EEM Label ready to go, could offer ‘bridge’ to Taxonomy

The Energy Efficient Mortgage Label will be launched on 12 February, offering a platform for lenders to provide data and transparency around green products and providing a “bridge” towards a greener market and potentially higher Taxonomy standards, according to the EMF-ECBC’s Luca Bertalot.

The launch is expected to come ahead of the delayed publication of EU Taxonomy technical standards. These were initially expected to have been finalised by mid-February, but are now not anticipated until at least March, given serious high level political differences around sectors such as gas and nuclear energy.

The proposed standards relating to green buildings have also proven controversial, and there is as yet no consensus among stakeholders whether the Commission will press ahead with its draft or allow a greater range of assets to be eligible.

But with the Commission potentially setting thresholds beyond current market standards, the Energy Efficient Mortgage Label (EEM Label) can act as a bridge towards the Taxonomy, according to Luca Bertalot, secretary general of the European Mortgage Federation-European Covered Bond Council (EMF-ECBC) and EEM Label administrator (pictured).

More generally, the EEM Label aims to encourage lending against green properties and for renovation, thereby contributing to the EU Green Deal and Renovation Wave Strategy, while providing a European benchmark and set of best practices, building on groundwork done by the broader Energy Efficient Mortgages Initiative (EEMI).

The Label platform will also provide transparency through a Harmonised Disclosure Template (HDT) – the counterpart of the Covered Bond Label’s Harmonised Transparency Template (HTT) – collating mortgage-specific data, which also ties in with the EEMI’s ambition of collecting data on lending against energy efficient properties to make the case for preferential regulatory treatment of such assets.

As of Wednesday, seven institutions were listed on the website, including non-bank lenders: BNP Paribas Fortis (of Belgium), Caja Rural de Navarra (Spain), Hemma Group (Sweden), OP Mortgage Bank (Finland), Stabelo Asset Management (Sweden), and two UCI entities, União de Créditos Imobiliários (Portugal) and Unión de Creditos Inmobiliários (Spain). The institutions are yet to fully populate their respective information pages, but all but one have green mortgage products listed therein, with UCI Spain having five separate loan types.

Bertalot said he expects further EEMI pilot banks to sign up to the new Label ahead of the 12 February launch.

“It’s important now to show market support for the initiative,” he told Sustainabonds. “We have strong political support from the Commission, we are working with consumer organisations for the first time, and there is a lot of interest from investors in such an ESG approach.

“So all the preconditions are there and I believe the EEM Label has a lot of potential.”
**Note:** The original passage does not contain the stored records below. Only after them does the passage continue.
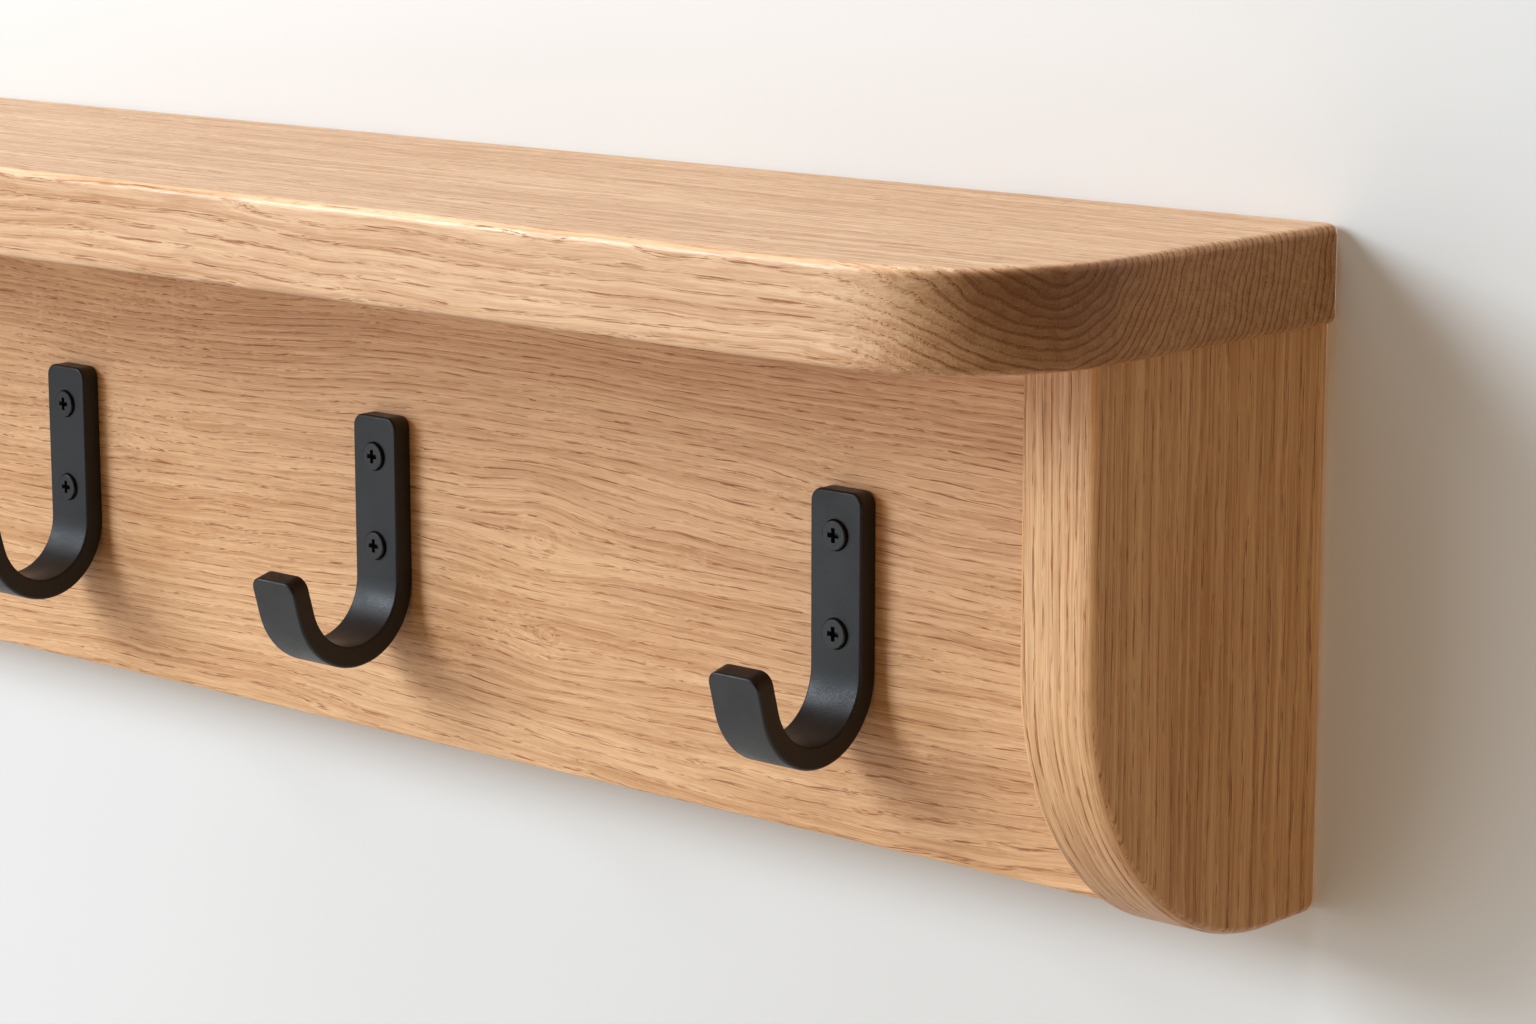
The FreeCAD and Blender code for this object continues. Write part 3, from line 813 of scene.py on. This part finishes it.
def area_light(name, place, aim, size, power, colour):
    """Flat soft light, width by height, that points at a place."""
    lamp = bpy.data.lights.new(name, "AREA")
    lamp.shape = "RECTANGLE"
    lamp.size, lamp.size_y = size
    lamp.energy = power
    lamp.color = colour
    holder = bpy.data.objects.new(name, lamp)
    holder.location = place
    holder.rotation_euler = (Vector(aim) - Vector(place)).to_track_quat("-Z", "Y").to_euler()
    bpy.context.scene.collection.objects.link(holder)
    return holder


def studio_world(strength, backdrop):
    """Even warm light from all round, fainter in reflections, in front of a pale backdrop."""
    world = bpy.data.worlds.new("studio")
    world.use_nodes = True
    tree = world.node_tree
    tree.nodes.clear()
    graph = Graph(tree)
    rays = graph.add("ShaderNodeLightPath").outputs
    power = graph.blend(rays["Is Glossy Ray"], strength, strength * REFLECTED_AMBIENT)
    glow = graph.add("ShaderNodeBackground", Color=AMBIENT_COLOUR, Strength=power)
    pale = graph.add("ShaderNodeBackground", Color=(*backdrop, 1), Strength=1.0)
    choice = graph.add("ShaderNodeMixShader", Fac=rays["Is Camera Ray"])
    tree.links.new(glow.outputs[0], choice.inputs[1])
    tree.links.new(pale.outputs[0], choice.inputs[2])
    output = tree.nodes.new("ShaderNodeOutputWorld")
    tree.links.new(choice.outputs[0], output.inputs["Surface"])
    return world


class RACK_OT_stage(bpy.types.Operator):
    """Add the pale wall and floor, the soft lights and the camera"""

    bl_idname = "rack.stage"
    bl_label = "Stage"

    def execute(self, context):
        stage = context.scene.rack_stage
        low, high = CAD_BOX
        left, right = -STAGE_REACH, STAGE_REACH
        wall_plane = high.y + WALL_GAP
        ground = -stage.floor_drop
        wall_corners = [
            (left, wall_plane, ground),
            (right, wall_plane, ground),
            (right, wall_plane, STAGE_REACH),
            (left, wall_plane, STAGE_REACH),
        ]
        floor_corners = [
            (left, -STAGE_REACH, ground),
            (right, -STAGE_REACH, ground),
            (right, STAGE_REACH, ground),
            (left, STAGE_REACH, ground),
        ]
        wall_paint = stage_material("wall_paint", stage.wall)
        floor_paint = stage_material("floor_paint", stage.wall, FLOOR_GLOW)
        stage_plane("stage_wall", wall_corners, wall_paint)
        stage_plane("stage_floor", floor_corners, floor_paint)

        context.scene.world = studio_world(stage.ambient, stage.wall)
        context.scene.view_settings.view_transform = "Standard"

        target = Vector((high.x - AIM_FROM_END, low.y / 2, (low.z + high.z) / 2))
        for name, offset, size, colour in FRONT_LIGHTS:
            area_light(name, target + offset, target, size, getattr(stage, name + "_power"), colour)
        middle = Vector((0, 0, (low.z + high.z) / 2))
        behind = middle + Vector((0, REAR_LIGHT_DISTANCE, 0))
        rear_size = (0.8 * (high.x - low.x), 0.7 * (high.z - low.z))
        area_light("rear", behind, middle, rear_size, stage.rear_power, (1, 1, 1))

        lens = bpy.data.cameras.new("camera")
        lens.sensor_width = SENSOR_WIDTH
        lens.lens = stage.lens
        camera = bpy.data.objects.new("camera", lens)
        corner = Vector((high.x, low.y, high.z))
        camera.location = corner + Vector(CAMERA_FROM_CORNER)
        camera.rotation_euler = (math.pi / 2 - stage.elevation, 0, stage.azimuth)
        context.scene.collection.objects.link(camera)
        context.scene.camera = camera
        return {"FINISHED"}


class RACK_PT_panel(bpy.types.Panel):
    """Lists the rack's settings and operators"""

    bl_idname = "RACK_PT_panel"
    bl_label = "Wall hook rack"
    bl_space_type = "VIEW_3D"
    bl_region_type = "UI"
    bl_category = "Rack"

    def draw(self, context):
        for group in (context.scene.rack_oak, context.scene.rack_metal, context.scene.rack_stage):
            for name in group.bl_rna.properties.keys():
                if name not in ("rna_type", "name"):
                    self.layout.prop(group, name)
        for operator in OPERATORS:
            self.layout.operator(operator.bl_idname)


OPERATORS = (
    RACK_OT_shelf,
    RACK_OT_board,
    RACK_OT_brackets,
    RACK_OT_hooks,
    RACK_OT_hook_screws,
    RACK_OT_hangers,
    RACK_OT_dowels,
    RACK_OT_stage,
)
SETTINGS = (("rack_oak", OakSettings), ("rack_metal", MetalSettings), ("rack_stage", StageSettings))


def register():
    for name, group in SETTINGS:
        bpy.utils.register_class(group)
        setattr(bpy.types.Scene, name, bpy.props.PointerProperty(type=group))
    for operator in OPERATORS:
        bpy.utils.register_class(operator)
    bpy.utils.register_class(RACK_PT_panel)


def unregister():
    bpy.utils.unregister_class(RACK_PT_panel)
    for operator in reversed(OPERATORS):
        bpy.utils.unregister_class(operator)
    for name, group in reversed(SETTINGS):
        delattr(bpy.types.Scene, name)
        bpy.utils.unregister_class(group)


def main():
    register()
    for operator in OPERATORS:
        module, name = operator.bl_idname.split(".")
        getattr(getattr(bpy.ops, module), name)()


if __name__ == "__main__":
    main()
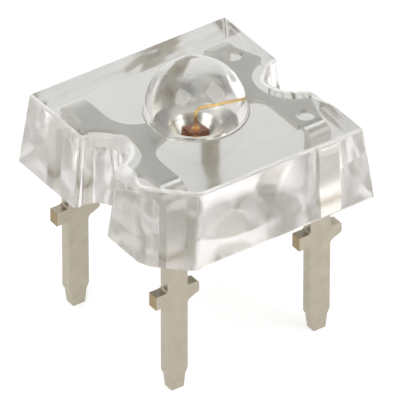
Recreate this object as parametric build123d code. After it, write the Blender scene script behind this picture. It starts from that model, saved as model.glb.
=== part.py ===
from build123d import *
import math
import os

# Piranha LED: a square clear moulding on two stamped lead frames.
# Millimetres, +Z up. The origin is on the axis of the lens, in the plane of the four lead tips.
# The notched sides face -X and +X, the cut corner is at -X, -Y.

# Lead frames
LEAD_PITCH = 5.08
SHEET = 0.35
LEAD_WIDTH = 0.71
BEND_INNER_RADIUS = 0.2

# Heights
LEAD_BELOW_BODY = 4.9
BODY_HEIGHT = 2.4
STRIP_BELOW_TOP = 0.28

# Stand-off tabs and lead tips
TAB_SPAN = 1.52
TAB_UNDERSIDE = 3.12
TAB_HEIGHT = 0.46
TAB_SLOPE_START = 0.1
TAB_SLOPE_DROP = 0.17
TAB_SLOPE_ROOT_RADIUS = 0.16
TAB_ROOT_RADIUS = 0.08
TAB_CORNER_RADIUS = 0.08
TIP_WIDTH = 0.42
TIP_NECK_WIDTH = 0.54
TIP_NECK_HEIGHT = 0.46
TIP_SHOULDER_HEIGHT = 0.64

# Moulding
TOP_BEYOND_LEADS = 0.96
FOOT_BEYOND_TOP = 0.25
NOTCH_TOP_RADIUS = 0.79
NOTCH_NARROWING = 0.03
CUT_CORNER_TOP_LEG = 1.25
CUT_CORNER_NARROWING = 0.18
CUT_CORNER_SIDE_ROUNDING = 0.9
CUT_CORNER_FRONT_ROUNDING = 0.35
CORNER_ROUNDING = 0.12
NOTCH_BACK_ROUNDING = 0.12
NOTCH_FRONT_ROUNDING = 0.35
TOP_EDGE_ROUNDING = 0.09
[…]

Three parts of the EEMI on which the EEM Label is building have benefited from EU Horizon 2020 innovation funding, and the EMF-ECBC is involved in three additional ESG-related projects on top of EeMMIP, which is currently in action developing the Label implementation sandbox in Scotland and the Province of Trento in. These are:

  • A CEE Hub on energy efficiency finance, a project coordinated by the EMF-ECBC and involving Hungary (and the Central Bank of Hungary), Serbia (the Association of Serbian Banks) and the wider CEE region
  • The Nordic Energy Efficient Mortgage (NEEM) project, coordinated by Copenhagen Economics
  • TranspArEEnS, coordinated by Ca’ Foscari University of Venice, which aims to ease and standardise the collection of ESG-related data for SMEs, with one of three targets being that their borrowings may then become suitable as collateral for capital markets products such as European Secured Notes (ESNs).

“The CEE Hub and NEEM reinforce the geographic scope of the EEMI,” said Bertalot, “while the TranspArEEnS has a strong link to the real economy and can support the potential evolution of ESG ESNs.

“The support we have received under Horizon 2020 is nice recognition of the work that we do,” he added, “and we feel the responsibility to guide the market to concrete results, with the EEM Label being one such example.”